Mayor Delfino started the meeting telling the residents that “Winbrook is here to stay,” imploring the residents to contribute their ideas how how they wish the west side of South Lexington Avenue to look. He had his Commissioner of Planning, Susan Habel, and Commissioner of Public Works Joseph Nicoletti explain the street scape designs scheduled to be installed on South Lexington Avenue this summer, beginning at Main Street and working South towards East Post Road. The Mayor announced a $1 Million grant secured by Senator Hillary Clinton for the street facelift. A more precise explanation of the grant is expected from City Hall Thursday morning.


About twenty speakers came to the podium and spoke on concerns and visions. Topics that the residents said needed to be addressed to make the neighborhood prosper was the need for jobs for young people 14 to 25. One speaker said the youth unemployment rate in the neighborhood was 45%.


At least seven persons spoke on the need to improve the Thomas H. Slater Center. The Mayor said he was waiting input from the ministers of the area and anyone else who wished to give the city their ideas for upgrading the center.


There were a few comments about the need for affordable housing in the area, but they were far outweighed by complaints of residents about parking, fears that Albert Moroni (Commissioner of Parking) was going to install meters along Winbrook curbs.


There were about five persons who stressed the need for more minorities and minority contractors to be hired on jobs in the future Lexington Avenue rebuilding. The mayor responded by agreeing at Mack Carter’s suggestion to create a Directory of Minority Contractors to provide to contractors as the rennaissance hit Lexington Avenue.
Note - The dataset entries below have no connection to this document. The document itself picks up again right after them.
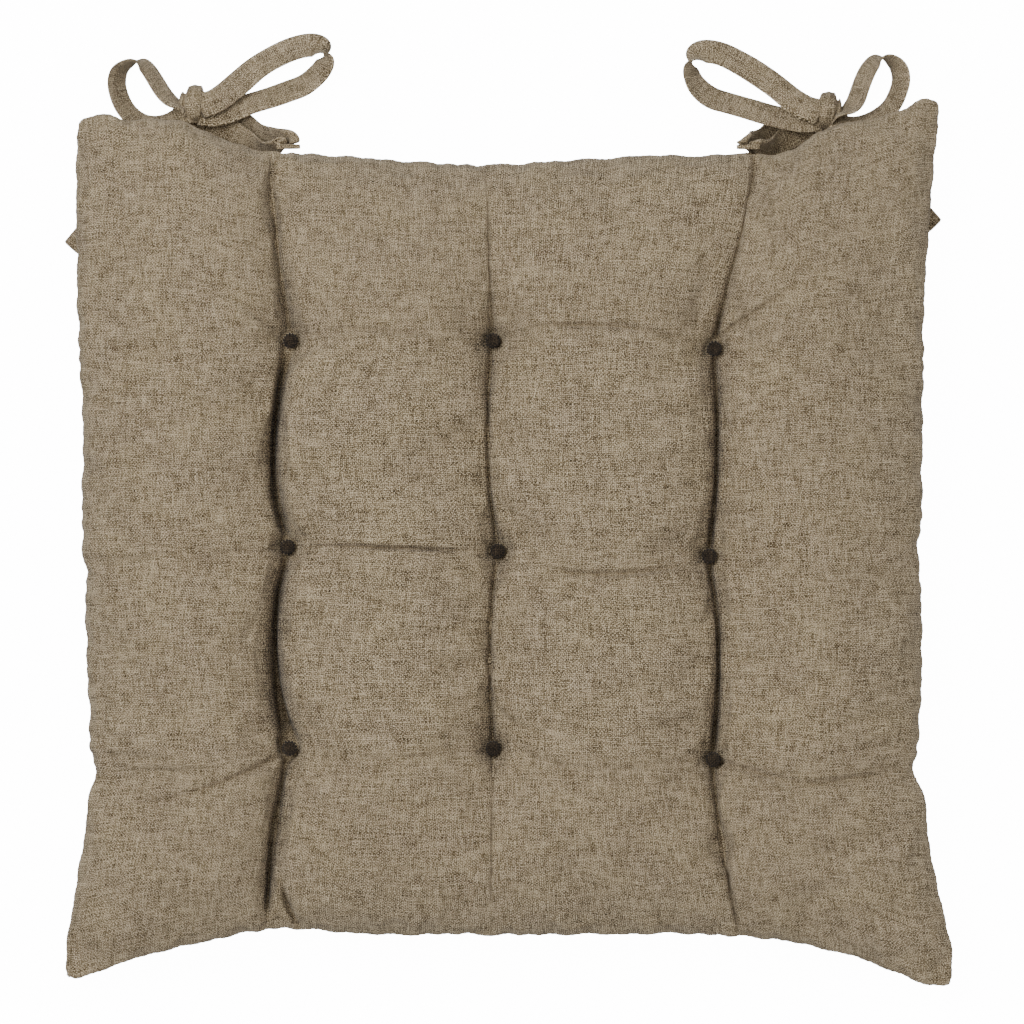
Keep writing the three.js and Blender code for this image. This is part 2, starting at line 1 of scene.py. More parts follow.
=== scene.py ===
"""A button-tufted chair pad with bow-tied ties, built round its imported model.

Every length in the tables below is in millimetres, as a maker would chalk it on the cloth. Meshes are in metres.
"""

import json
import logging
import math
from dataclasses import dataclass, field
from enum import Enum
from typing import Any, Sequence

import bmesh
import bpy
import numpy as np
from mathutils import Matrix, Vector
from mathutils.bvhtree import BVHTree

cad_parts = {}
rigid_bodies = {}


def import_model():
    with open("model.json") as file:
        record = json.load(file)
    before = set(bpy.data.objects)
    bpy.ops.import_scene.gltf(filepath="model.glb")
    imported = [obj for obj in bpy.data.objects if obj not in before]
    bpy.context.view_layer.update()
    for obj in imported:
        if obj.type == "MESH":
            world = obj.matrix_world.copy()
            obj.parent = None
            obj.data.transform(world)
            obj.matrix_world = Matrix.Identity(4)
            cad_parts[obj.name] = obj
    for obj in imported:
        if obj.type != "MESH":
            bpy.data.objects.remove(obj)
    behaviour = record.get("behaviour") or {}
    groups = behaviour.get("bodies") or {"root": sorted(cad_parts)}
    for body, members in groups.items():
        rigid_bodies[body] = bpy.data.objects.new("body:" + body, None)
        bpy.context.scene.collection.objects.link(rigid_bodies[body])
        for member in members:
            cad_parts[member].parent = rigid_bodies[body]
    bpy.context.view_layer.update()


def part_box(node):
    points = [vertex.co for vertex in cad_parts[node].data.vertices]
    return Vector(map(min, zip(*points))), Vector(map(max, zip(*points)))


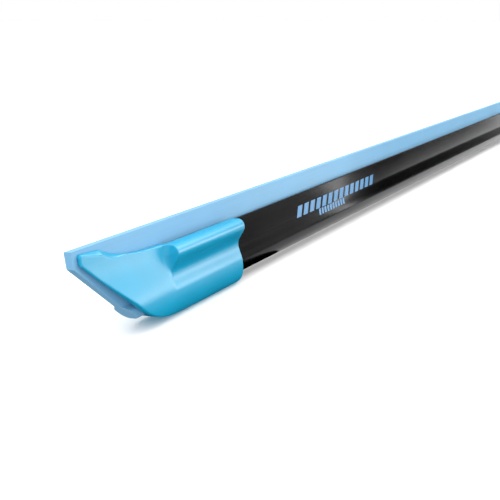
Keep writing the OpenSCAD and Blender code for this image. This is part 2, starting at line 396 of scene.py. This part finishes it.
def clip_field(section):
    """A function of x, n and w: the signed distance to the clip's surface, negative in the plastic."""
    s, clip = section, section.clip
    low, high = (-10 * MM, s.clip_bottom - 1.5 * MM), (10 * MM, s.spur_top + 1.5 * MM)

    ridge = np.r_[
        [(s.ridge_half - clip.ridge_round, FAR)],
        arc((s.ridge_half - clip.ridge_round, s.ridge_z), clip.ridge_round, 90, 0, 14),
        wave(s.ridge_half, s.waist_half, s.ridge_z, s.waist_z, 70)[1:],
        wave(s.waist_half, s.crest_half, s.waist_z - WAIST_STEP, s.clip_crest_z, 60),
        bowl(s.crest_half, s.clip_crest_z, s.clip_bottom, CLIP_BOWL, 60),
    ]
    sleeve = OutlineField(np.r_[ridge, mirrored(ridge)], low, high)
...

The Mayor said that beyond the streetscapes the character of the neighborhood would depend on what the neighborhood, the property owners on Lex and East and West Post Road would envision it to be. Later in the meeting the Mayor said his vision was to build more affordable housing and said he would work to rezone to make the Lex stretch multi-use zoning (mix of residential and retail) which the Mayor said would enhance the value of property owners’ parcels.
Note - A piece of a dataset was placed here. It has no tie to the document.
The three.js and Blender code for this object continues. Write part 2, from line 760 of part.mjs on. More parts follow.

The Mayor said affordable housing was the city’s vision of what would uplift the Lexington Avenue neighborhood but hastened to make it clear to the residents that if that was not what they wanted, the city would not force it.
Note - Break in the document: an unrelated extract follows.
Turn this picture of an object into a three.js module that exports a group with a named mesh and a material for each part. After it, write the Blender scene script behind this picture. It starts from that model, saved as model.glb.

Asked by one property owner if the city  would use eminent domain to acquire properties, the Mayor said the city and the Common Council had not used eminient domain in the past and was reluctant to use it. He said he hoped to negotiate with property owners to convince them to bring about the new businesses that could revitalize the stretch. One resident suggested a large supermarket with better prices. The Mayor explained he did not think that was possible because of the parking requirements most large supermarkets required for viability.


The Executive Director of the Downtown Business Improvement District, Rick Ammirato, explained the benefits the BID would bring to the area, and said that a meeting would be held in March to explain all the BID could do to business owners in the Lex corridor, to be followed by a vote. He said that if 51% of the business owners or 51% of the largest property owners voted against joining the BID, he would attempted to assemble businesses on an individual basis to join the BID. He noted that The Galleria is in the district and is currently not in the BID.


Mayor Delfino told WPCNR that after the BID decision was made, he would hold another meeting with the neighborhood just as he did tonight to encourage them and draw out from them more reaction and to articulate more of their vision.


The neighborhood support for the renaissance coming to Lexington Avenue was there.